Elles jouent sur les mots pour rester dans la légalité. Ainsi, les « prix malins » ou « promo spéciale » sont des notions qui ne valent rien juridiquement, contrairement au terme « soldes ». Lorsqu'un client voit en tête de gondole un lot de trois paquets de pâtes au « prix choc » de 2,99 €, il pense que c'est une affaire. Mais quand il retrouve le même paquet à 0,70 € l'unité en rayon, il voit bien que ce n'est pas le cas.
Est-ce que les enseignes abusent aussi les consommateurs en promettant de leur garantir les prix les plus bas ?
Non, lorsque les grandes surfaces ont négocié en amont avec les grandes marques pour s'assurer d'être effectivement les moins chères. Mais, dans certains cas, elles se contentent de s'aligner sur les prix des autres enseignes pour les mêmes produits. D'une certaine façon, elles faussent donc la concurrence. Et le consommateur n'est pas dupe.
Peut-on parler d'une arnaque ?
Juridiquement non, car les enseignes réactualisent régulièrement leurs prix pour être moins chères sur les produits qui portent leur garantie. Après, si on trouve moins cher ailleurs, c'est la croix et la bannière pour se faire rembourser la différence. Il faut une preuve juridique pour démontrer que le prix était moins cher et, pour dix ou vingt centimes d'euros de différence, personne ne va s'embêter à faire les démarches.
Si les consommateurs ne sont pas dupes, pourquoi la grande distribution continue-t-elle à mener ces campagnes de promotion ?

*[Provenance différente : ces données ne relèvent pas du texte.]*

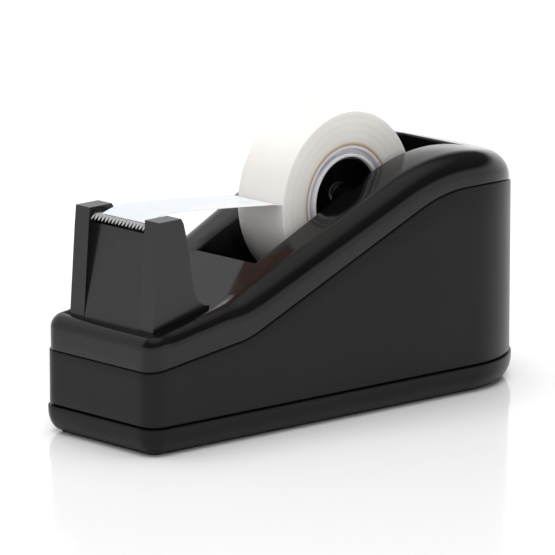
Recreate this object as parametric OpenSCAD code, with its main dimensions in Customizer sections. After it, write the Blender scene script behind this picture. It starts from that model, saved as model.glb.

Pour elles, l'intérêt est de transformer le client en policier. Car, quand il prévient qu'il a trouvé moins cher chez un concurrent, l'enseigne contacte son fournisseur et lui demande de s'aligner sur ce prix. C'est aussi un moyen pour les enseignes de savoir dans quel magasin vous faites vos courses et chez quel concurrent vous allez.